When day is done, and clouds are low,
    And flowers are honey-dew,
And Vesper's lamp begins to burn
    Along the western blue,
And homeward wing the turtle-doves,
Then comes the hour the minstrel loves.

*****

(The reason for the asterisks remains unexplained they seem merely a little overflow of incoherence).

And still as shakes the sudden breeze,
    The forest's deepening shade,
He hears on Tuscan evening seas
    The silver serenade;
Or to the field of battle borne,
Swells at the sound of trump and horn.

The 'swelling' minstrel goes through other rather chaotic experiences, rising to a vision of bishops 'round the altars pale', and ending in a gentle impropriety:

Or sees the dark-eyed nuns of Spain,
Bewitching, blooming, young, in vain.

Here follow fresh asterisks, but they are perhaps more in place. For the author is a clergyman, the Rev. George Croly,[1] and there is a certain wistfulness in the last lines which almost exalts it into poetry. But there is about all the minstrel's dreams a flavour, as it were of strong innocent claret cup, drunk rather too quickly at an afternoon party.
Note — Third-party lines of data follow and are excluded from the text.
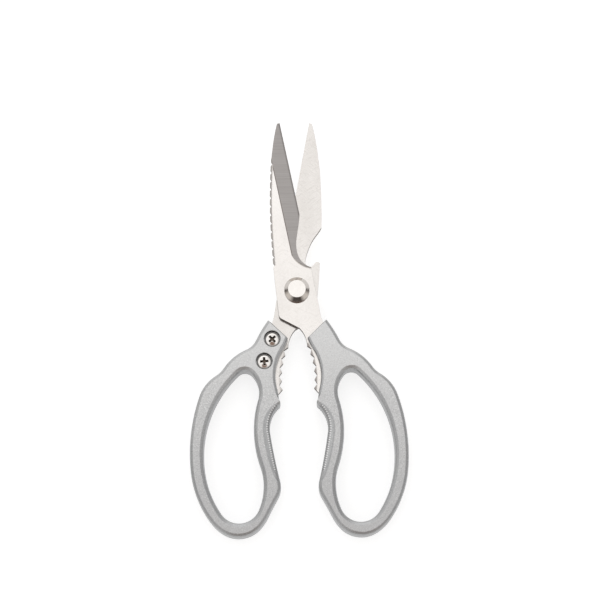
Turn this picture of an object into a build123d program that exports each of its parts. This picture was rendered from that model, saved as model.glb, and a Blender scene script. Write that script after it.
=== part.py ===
from build123d import *

import math
import os

# All-metal kitchen shears, in millimetres and degrees.
# Each half is drawn closed, in the front half's place: the pivot is at 0, 0, the tip lies along +Y,
# the handle hangs along -Y on the +X side, and Z = 0 is the plane where the two blades meet.
# The rear half is the same half turned over about the long axis.

# Overall sizes
blade_length = 85.0
handle_length = 119.5
handle_width = 44.0
blade_half_width = 10.0
blade_thickness = 3.0
handle_thickness = 11.0
blade_gap = 0.06
rest_opening = 10.6
open_limit = 90.6

# Cutting bevel
edge_land = 0.4
bevel_width = 8.0
edge_start_share = (0.06, 0.995)
edge_end_share = (0.80, 0.129)

# Scaler teeth on the back of the front blade
scaler_count = 13
scaler_depth = 1.0
scaler_slope_width = 1.6
scaler_steep_width = 0.6
scaler_chamfer = 1.15
scaler_foot = 0.8
scaler_span_shares = (0.265, 0.897)

# Jaw teeth on the tangs
jaw_tooth_count = 6
jaw_tooth_depth = 1.35

# Pivot stud
stud_diameter = 8.0
stud_head_diameter = 12.0
stud_flat_diameter = 8.4
stud_wall = 1.7
stud_cone = 1.8
stud_press_gap = 0.01
stud_running_gap = 0.05
stud_tail_diameter = 11.0
stud_tail_width = 5.0
stud_tail_thickness = 1.8
stud_tail_gap = 0.1
stud_tail_chamfer = 0.3
key_gap = 0.15

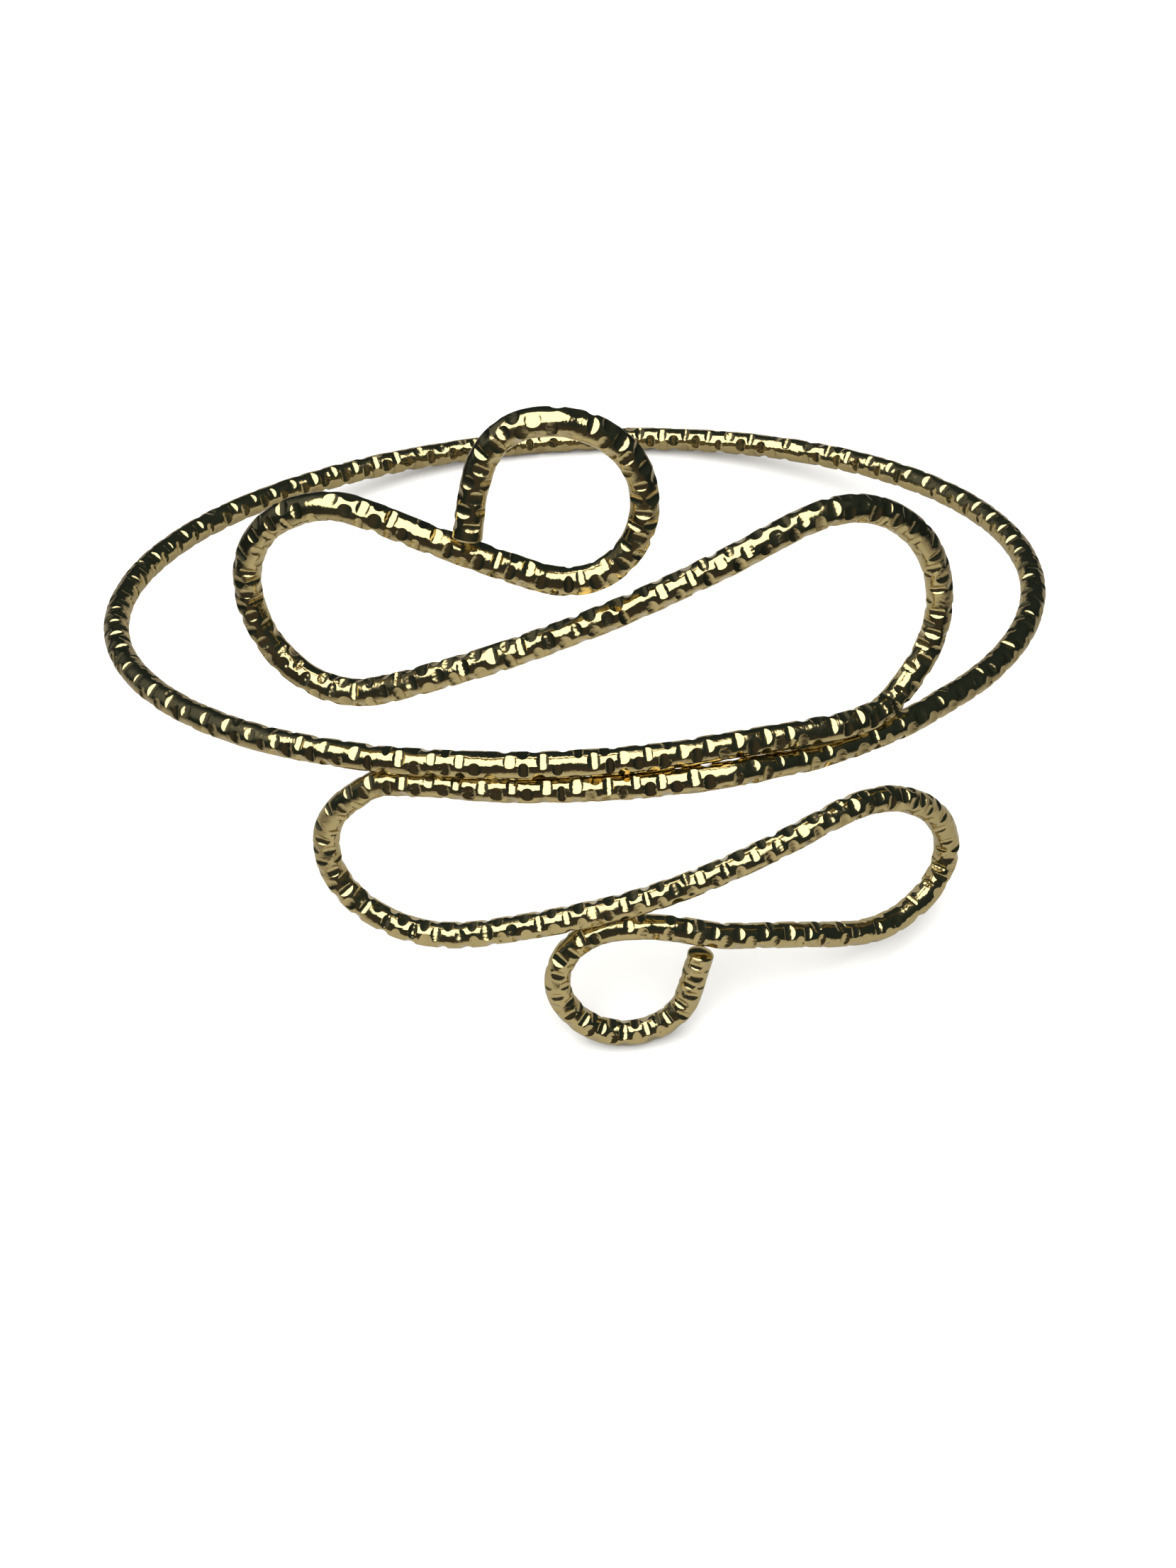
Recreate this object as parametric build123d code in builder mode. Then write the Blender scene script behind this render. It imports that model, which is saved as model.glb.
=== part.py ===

There is no reason why the seas should be Tuscan, Tuscany being scant of seaboard, or why the serenade should be silver, except for the sake of alliteration. Holland's sonnet on Chatsworth can boast of a more pompous vagueness:

Stranger, who ramblest here, say, dost thou seek
Some gem of art midst Nature's wonders laid?
Look down that river-cleft tree-tufted glade—
Yon mansion is the palace of the Peak!
How tall the linden trees—the deer how sleek—

  1. The 'very Reverend Rowley Powley', lashed by Byron in Don Juan, canto xi. 57.